◆ **What the task requires**: Return, exactly as written, every line from the first line of the data below through the line that contains "self.distance, self.width = outline_fields(*axes)".
※
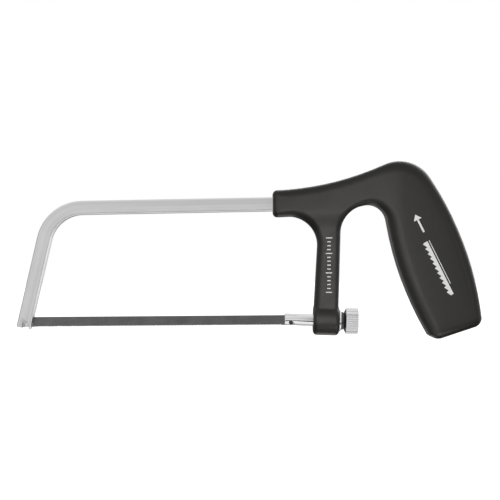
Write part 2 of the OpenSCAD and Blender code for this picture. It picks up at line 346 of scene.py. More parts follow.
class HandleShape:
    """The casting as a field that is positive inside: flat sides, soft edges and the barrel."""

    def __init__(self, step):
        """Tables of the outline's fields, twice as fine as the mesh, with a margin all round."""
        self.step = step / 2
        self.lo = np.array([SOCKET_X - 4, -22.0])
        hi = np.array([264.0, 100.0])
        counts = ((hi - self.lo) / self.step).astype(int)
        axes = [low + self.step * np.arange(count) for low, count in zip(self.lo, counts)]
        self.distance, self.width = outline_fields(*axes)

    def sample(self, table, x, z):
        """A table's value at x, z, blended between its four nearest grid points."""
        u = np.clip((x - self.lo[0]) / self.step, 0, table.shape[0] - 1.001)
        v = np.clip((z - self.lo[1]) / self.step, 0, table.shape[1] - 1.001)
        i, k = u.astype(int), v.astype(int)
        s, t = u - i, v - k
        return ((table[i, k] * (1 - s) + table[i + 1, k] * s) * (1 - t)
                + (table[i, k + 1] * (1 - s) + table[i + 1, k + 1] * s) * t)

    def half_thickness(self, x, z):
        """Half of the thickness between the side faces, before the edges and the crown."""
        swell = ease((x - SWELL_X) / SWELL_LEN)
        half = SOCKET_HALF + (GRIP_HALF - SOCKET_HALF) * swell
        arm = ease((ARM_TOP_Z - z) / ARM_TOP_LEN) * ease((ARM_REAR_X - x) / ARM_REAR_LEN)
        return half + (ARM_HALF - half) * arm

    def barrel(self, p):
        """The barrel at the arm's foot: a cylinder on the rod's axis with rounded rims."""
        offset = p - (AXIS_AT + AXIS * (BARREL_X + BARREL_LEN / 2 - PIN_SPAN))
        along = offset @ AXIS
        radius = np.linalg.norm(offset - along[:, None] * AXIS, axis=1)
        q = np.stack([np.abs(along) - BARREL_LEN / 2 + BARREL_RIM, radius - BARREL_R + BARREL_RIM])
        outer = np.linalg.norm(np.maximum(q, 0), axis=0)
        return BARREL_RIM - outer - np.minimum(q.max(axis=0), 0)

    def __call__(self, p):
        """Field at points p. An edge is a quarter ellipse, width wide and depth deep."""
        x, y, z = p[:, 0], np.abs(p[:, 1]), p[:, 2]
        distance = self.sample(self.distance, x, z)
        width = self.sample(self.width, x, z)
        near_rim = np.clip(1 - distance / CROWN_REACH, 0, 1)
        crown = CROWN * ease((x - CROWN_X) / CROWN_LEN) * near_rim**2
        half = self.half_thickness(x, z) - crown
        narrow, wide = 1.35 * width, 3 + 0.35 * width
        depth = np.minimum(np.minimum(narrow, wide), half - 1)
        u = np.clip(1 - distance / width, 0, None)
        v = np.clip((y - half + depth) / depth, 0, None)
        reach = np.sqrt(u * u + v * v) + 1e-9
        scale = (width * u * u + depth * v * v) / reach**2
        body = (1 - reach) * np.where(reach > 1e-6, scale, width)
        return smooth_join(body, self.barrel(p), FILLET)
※
◆ **Worked answer**:
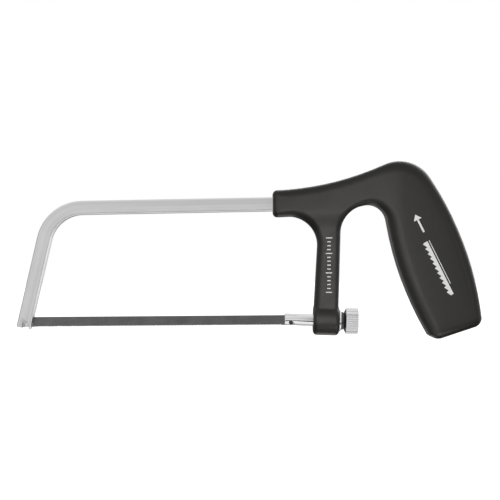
Write part 2 of the OpenSCAD and Blender code for this picture. It picks up at line 346 of scene.py. More parts follow.
class HandleShape:
    """The casting as a field that is positive inside: flat sides, soft edges and the barrel."""

    def __init__(self, step):
        """Tables of the outline's fields, twice as fine as the mesh, with a margin all round."""
        self.step = step / 2
        self.lo = np.array([SOCKET_X - 4, -22.0])
        hi = np.array([264.0, 100.0])
        counts = ((hi - self.lo) / self.step).astype(int)
        axes = [low + self.step * np.arange(count) for low, count in zip(self.lo, counts)]
        self.distance, self.width = outline_fields(*axes)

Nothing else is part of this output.